Yes, I have a modern office desk and a very comfortable chair. I am there less than half the time.

Moving into this room, though, and having just one cabinet and one console table, has forced me to be a little more organized. My typical style is to keep research materials for each book in a large cardboard box, and to stack pages on desks and any other surface I can find. Now, I’ve moved more into using folders…and keeping folders in cases. And I’m also recycling papers faster than I used to.

I truly wish I could adjust to digital storage. But my mind doesn’t remember things as well when I read them online. This is why I print out my pages as I go along to be able to see my repetitions of ideas and other errors. When writing a 110,000-word novel—as my books tend to average—I keep track of more than a dozen important characters, all of whom have their own physical and linguistic traits, their own schedules, and roles in the story. As a historical mystery writer, there’s the added necessity of research (aka the fun part). Every writer has their own methods, but this is what I’ve fallen into over my 30 year-career:

Boxes. They are not spread out willy-nilly like before, but I am keeping just one modest-sized box in this room. It’s the place where I protect any information I’ll need to refer to while writing. I typically gather facts from old books and records housed at the Ames Library of South Asia at the University of Minnesota. It’s 1100 miles away, and I get there just once or twice a year. The fastest way I can save pages from rare books for detailed reading later is by snapping photos on my phone that I read later. Some of these I’ve printed out to serve as a weird kind of photocopy. I also snap a shot of the book and author and publisher details in case I want to mention it in the acknowledgments or even try to buy a used copy from somewhere in the world, if it still exists.

Folders. I keep folders within the boxes of subcategories of information. For example, I have a folder about Dadar Parsi Colony, where my character Perveen lives, with a rough map and articles about the history of the place. I also take photographs of this Parsi colony each time I visit Bombay, just as I take photos of preserved architecture in other historic areas, like Fort and Malabar Hill. Other much-used folders relate to British colonial government and police organizations, women in law, and sari fabrics. And food, naturally!

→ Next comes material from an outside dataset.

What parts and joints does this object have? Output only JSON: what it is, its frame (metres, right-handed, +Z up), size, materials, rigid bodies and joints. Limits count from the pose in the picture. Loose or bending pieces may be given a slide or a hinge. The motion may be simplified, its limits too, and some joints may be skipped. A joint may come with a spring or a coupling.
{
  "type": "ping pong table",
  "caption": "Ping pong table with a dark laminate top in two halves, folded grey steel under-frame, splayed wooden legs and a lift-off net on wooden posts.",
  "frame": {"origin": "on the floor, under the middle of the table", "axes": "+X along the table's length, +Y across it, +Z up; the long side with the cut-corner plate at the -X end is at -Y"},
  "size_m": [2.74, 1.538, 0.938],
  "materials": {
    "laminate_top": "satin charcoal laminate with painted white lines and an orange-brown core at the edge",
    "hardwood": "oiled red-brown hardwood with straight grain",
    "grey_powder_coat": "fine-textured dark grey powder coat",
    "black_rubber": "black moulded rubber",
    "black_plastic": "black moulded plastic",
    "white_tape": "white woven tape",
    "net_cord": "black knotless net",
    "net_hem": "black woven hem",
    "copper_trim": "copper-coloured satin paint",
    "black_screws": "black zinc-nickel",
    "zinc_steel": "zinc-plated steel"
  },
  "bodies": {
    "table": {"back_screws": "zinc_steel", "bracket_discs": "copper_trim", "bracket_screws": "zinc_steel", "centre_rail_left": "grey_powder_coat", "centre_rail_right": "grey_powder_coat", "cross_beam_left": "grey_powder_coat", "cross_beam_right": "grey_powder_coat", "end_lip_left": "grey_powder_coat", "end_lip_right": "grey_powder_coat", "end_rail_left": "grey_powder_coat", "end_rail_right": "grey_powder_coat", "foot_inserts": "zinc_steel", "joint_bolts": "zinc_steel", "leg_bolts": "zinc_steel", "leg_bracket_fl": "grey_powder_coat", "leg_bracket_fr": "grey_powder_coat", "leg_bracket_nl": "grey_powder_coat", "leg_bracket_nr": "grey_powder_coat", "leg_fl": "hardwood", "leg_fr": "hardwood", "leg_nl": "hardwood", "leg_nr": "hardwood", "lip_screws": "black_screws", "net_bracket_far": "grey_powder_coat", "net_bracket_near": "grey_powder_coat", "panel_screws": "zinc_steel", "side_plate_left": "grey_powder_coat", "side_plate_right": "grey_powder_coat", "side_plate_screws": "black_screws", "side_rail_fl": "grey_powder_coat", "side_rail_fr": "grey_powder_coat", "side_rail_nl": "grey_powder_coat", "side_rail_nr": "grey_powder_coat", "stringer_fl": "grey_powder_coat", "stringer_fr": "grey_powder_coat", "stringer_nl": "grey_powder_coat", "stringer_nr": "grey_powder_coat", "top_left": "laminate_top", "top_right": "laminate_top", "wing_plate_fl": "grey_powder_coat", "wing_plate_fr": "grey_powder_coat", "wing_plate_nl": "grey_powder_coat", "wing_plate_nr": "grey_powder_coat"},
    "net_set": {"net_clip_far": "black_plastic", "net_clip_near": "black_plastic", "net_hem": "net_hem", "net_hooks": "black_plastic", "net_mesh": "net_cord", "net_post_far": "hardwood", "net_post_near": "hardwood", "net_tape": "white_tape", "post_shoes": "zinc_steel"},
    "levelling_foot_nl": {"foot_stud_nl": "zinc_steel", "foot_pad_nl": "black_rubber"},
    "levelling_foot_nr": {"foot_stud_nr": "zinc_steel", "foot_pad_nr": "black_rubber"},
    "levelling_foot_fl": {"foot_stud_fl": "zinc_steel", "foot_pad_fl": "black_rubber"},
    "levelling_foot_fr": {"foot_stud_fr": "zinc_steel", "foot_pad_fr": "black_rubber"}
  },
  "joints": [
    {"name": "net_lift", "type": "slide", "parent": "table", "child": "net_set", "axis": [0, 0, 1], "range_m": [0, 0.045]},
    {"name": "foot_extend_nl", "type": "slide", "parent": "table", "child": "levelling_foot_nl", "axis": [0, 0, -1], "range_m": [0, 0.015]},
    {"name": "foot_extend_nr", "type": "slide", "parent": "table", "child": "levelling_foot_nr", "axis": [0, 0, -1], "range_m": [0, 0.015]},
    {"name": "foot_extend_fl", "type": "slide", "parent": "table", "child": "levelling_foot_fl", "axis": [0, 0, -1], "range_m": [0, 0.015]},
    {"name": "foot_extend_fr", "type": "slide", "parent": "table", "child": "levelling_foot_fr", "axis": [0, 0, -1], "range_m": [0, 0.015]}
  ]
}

Character Sheets. I came across this concept when searching online, and there are a lot of PDFs of character sheets to play with. These worksheets ask the writer to record details about each character and are guides for keeping facts straight in the current book, and future books if you happen to be writing a series. I have made them for Perveen’s family members and her closest friends. The trickiest parts are remembering the date of a character’s birth, so the people have ages that are correct in relation to the series’ progression. For instance, Perveen was born in 1898, so for the book I’m writing now, set in 1923, she’s 25. The only character I wish I could age faster is the book’s resident infant: Khushy Mistry. I am frankly tired of a character who can’t walk or speak. In the current book, Khushy has made it to 14 months—hurray!

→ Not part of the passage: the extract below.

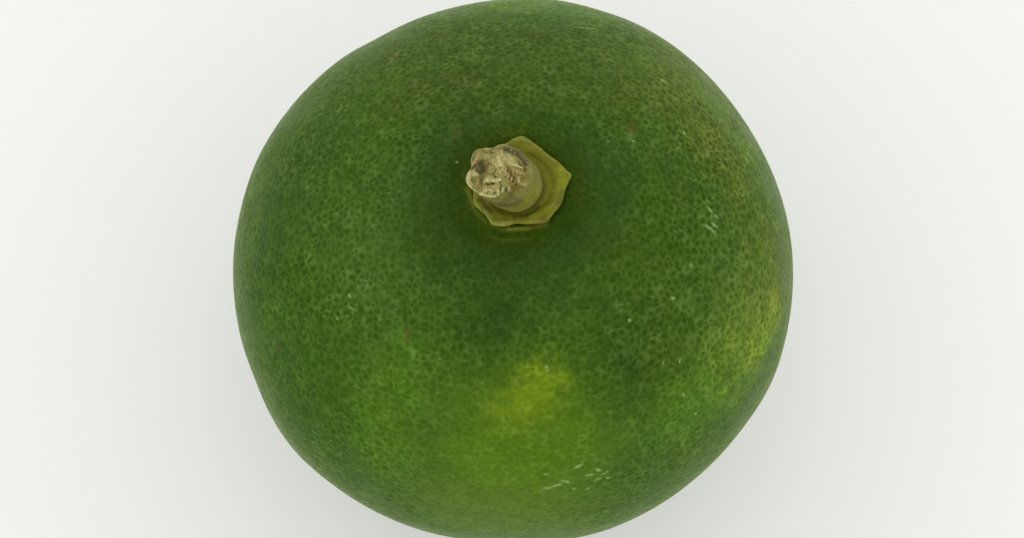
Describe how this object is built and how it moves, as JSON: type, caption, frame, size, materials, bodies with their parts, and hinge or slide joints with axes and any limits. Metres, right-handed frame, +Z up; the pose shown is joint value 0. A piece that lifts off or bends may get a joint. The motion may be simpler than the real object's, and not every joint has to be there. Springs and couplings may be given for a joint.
{
  "type": "lime",
  "caption": "Whole fresh green lime standing on its blossom end, with a lobed calyx and the cut, leaning stub of its stem on top.",
  "frame": {"origin": "the middle of the small flat spot at the blossom end that the fruit rests on, straight under the middle of the stem end", "axes": "+Z up through the stem end, +X towards the longest sepal, -Y the side with the yellow patch"},
  "size_m": [0.0567, 0.0553, 0.0619],
  "materials": {
    "rind": "satin",
    "calyx": "matte",
    "stem": "matte"
  },
  "bodies": {
    "root": {"fruit": "rind", "calyx": "calyx", "stem": "stem"}
  },
  "joints": []
}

Index cards and Timelines. I write mysteries, and once I’ve got to the point in the story where someone dies, timelines and who-was-where-when becomes very important. As I get into a second draft, I usually find I need to rearrange some scenes and also remember what happened at various stages: when people could know the facts that I say they know. I summarize each chapter on an index card and tape it along with a bunch more (my books are typically 32 chapters) to a 17-inch manilla envelope. That envelope serves as a flexible kind of bulletin board that I can lay down on the carpet and study.  I probably should put up a bulletin board on my fantastic wallpaper, but I’m a little fearful of getting the spot wrong. Besides, envelopes are good because the surface for the cards needs to be a long vertical space, rather than horizontal.

Notebooks. Oh, how I love them. And I never turn down freebies. While on the road, you can carry a small notebook in your bag or pocket and take it out to jot down notes that people tell you—or details that you observe. The key is to mind your handwriting, going slow and carefully enough that you can read your own writing later. This is a genuine problem for me.

A library of books. Most of the novels and nonfiction I keep about India can’t fit in the new study. However, I bought an antique brass expanding book rack on eBay that can be set on any desk or surface. It can be pulled wide enough to hold 20 books upright, or be collapsed to hold as few as five. I can imagine students of the early 20th century traveling to a dormitory or boarding house and setting up their row of necessary textbooks in such modest racks.

Reviews. Not all writers want to read their reviews, especially on the internet. However, in the golden days when my career started, newspapers and magazines printed lots of book reviews, and wrote feature articles about authors, too. Even though I don’t read these things, it’s lovely to have a clipping about The Sleeping Dictionary from the Baltimore Sun of 2013, or a color photocopy of clipping about The Salaryman’s Wife from People Magazine “Page Turner of the Week” from 1997. I also store marketing materials (like how to strategize Instagram, etc.) in the same area.

How-Tos. I keep a section of craft books not for sewing, but for get-back-to-writing inspiration. I keep them together in the library, though I might allow one down in the study for times I get antsy. I am trying to get my hands on a paper copy of Virginia Woolf’s long essay, A Room of One’s Own, which bursts with indignation, activism, and amazing details of early 20th century English literary life.

There you have it: the scaffolding that surrounds me as I embark on a new book. Protective walls, powerful sun streaming through the windows, and all the necessary aids. But it’s not until little Daisy the terrier jumps up on the ottoman, that this writer’s mise en place is complete.